To do this was pretty simple: make a POST request, wait for the MP3 link back, and spawn a hidden auto-playing HTML5 Audio player on the page. However, mobile devices don't allow auto-playing by default, they require the user to interact directly with an Audio object before it can be controlled with code. This is to prevent malicious websites from spawning a hundred auto-playing, silent MP3s off-screen just to eat your data/bandwidth in a small-scale DDOS attack. Or something like that.
I found out that HTML5 audio CAN be auto-played on mobile by JS AFTER the user has already manually started a previous audio object playing. To cheat this system and allow mobile devices to participate in the same way, a split-second silent MP3 is played when the user presses the "SAY IT!" button. That button is designated as the play/pause control for the silent audio. The silent file plays quickly in the background, and the mobile browser now allows us to play the speech audio automatically after it returns! Aha! There's a good Hack of the Day here.
Server Side
The Flask API parses the text POSTed to it by the website, and passes it to SAY.EXE for synthesis. Because SAY.EXE is a Windows binary, it has to be run under WINE. Easy enough.
$ wine say.exe Application tried to create a window, but no driver could be loaded. Make sure that your X server is running and that $DISPLAY is set correctly.
Ah, okay. Needs something for a display to run. Xvfb to the rescue! We create a fake display at 1024x768 for WINE to use.
Xvfb :0 -screen 0 1024x768x16 &
This was added as an "@reboot" to the crontab to make sure the display runs when we start the machine. Now our WINE command looks like this:$ DISPLAY=:0.0 wine say.exe -w WAVE_FILE.wav "Our message goes here!"
It works! WAVE_FILE.wav now contains a recording of DECtalk saying "Our message goes here!". Time to automate with Python's os.system() command:
def convert_to_speech(message): mid = str(uuid.uuid4()).replace("-","") print "----------------------------------------" print "SPEECH CONVERSION\n" print "MID: "+mid print "MESSAGE: "+message print "Converting to speech..." wav_file = "/wav/"+mid+".wav" out_file = "/mp3/"+mid+".mp3" # DOES NOT EXIST YET mp3_file = "/var/www/html"+out_file # DOES NOT EXIST YET try_rm(wav_file) # Deletes if exists try_rm(mp3_file) command = "DISPLAY=:0.0 wine say.exe -w "+wav_file+" "+shellquote(message) print command os.system(command) print "Converting to mp3..." sound = AudioSegment.from_file(wav_file, format="wav") loud = sound+3; loud.export(mp3_file, bitrate='64k', format="mp3") print "DONE!" print "----------------------------------------" return out_file
This function is called by the Flask API "send_text" endpoint, and returns an MP3 version of the speech. This mp3 is spawned in the user's page as a hidden Audio object, and automatically plays the result on both desktop and mobile thanks to the audio button cheat! -
Finding DECtalk
03/24/2017 at 21:55 • 0 commentsOne of the biggest challenges in creating 80speak was sourcing the software to emulate the famous voice of Professor Hawking, and attach it to a web server that the public can use. I possibly could have found original DECtalk hardware and tied that to a Raspberry Pi for control, but this would trade off speed for only a slight authenticity gain. Unlike the original hardware, purely software-based DECtalk instances can be run in parallel, and can produce the speech much faster than it can be spoken. With a hardware solution, it would have to receive a command, capture 1-5000 words of speech in real time, and return the recording to that specific user before processing the next phrases.
Finding DECtalk Software
Finding a DECtalk demo is actually pretty easy. The most commonly distributed version is "SPEAK.EXE", which is a GUI allowing you to have one of ten voices speak any text you write in. (The one we need is the default "Perfect Paul" voice)

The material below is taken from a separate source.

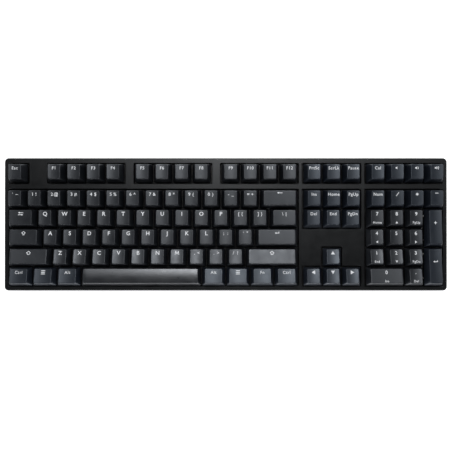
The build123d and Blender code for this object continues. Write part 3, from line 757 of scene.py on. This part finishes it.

However, this won't do. On a Windows machine you could generate macros to control the GUI automatically, but on a headless Linux server you need something a little more command line-based.
Eventually I found a distribution of DECtalk that came with exactly what I needed: "SAY.EXE". This is a command line-only version of DECtalk, which would allow me to automate the speech generation process! If run with no arguments, it reads whatever is typed into STDIN. If provided with quoted text after the exe, it will read that aloud and then quit.
Next up was capturing the audio to a file, but luckily the SAY executable will allow you to write the output to .WAV format directly, so this saved me a step!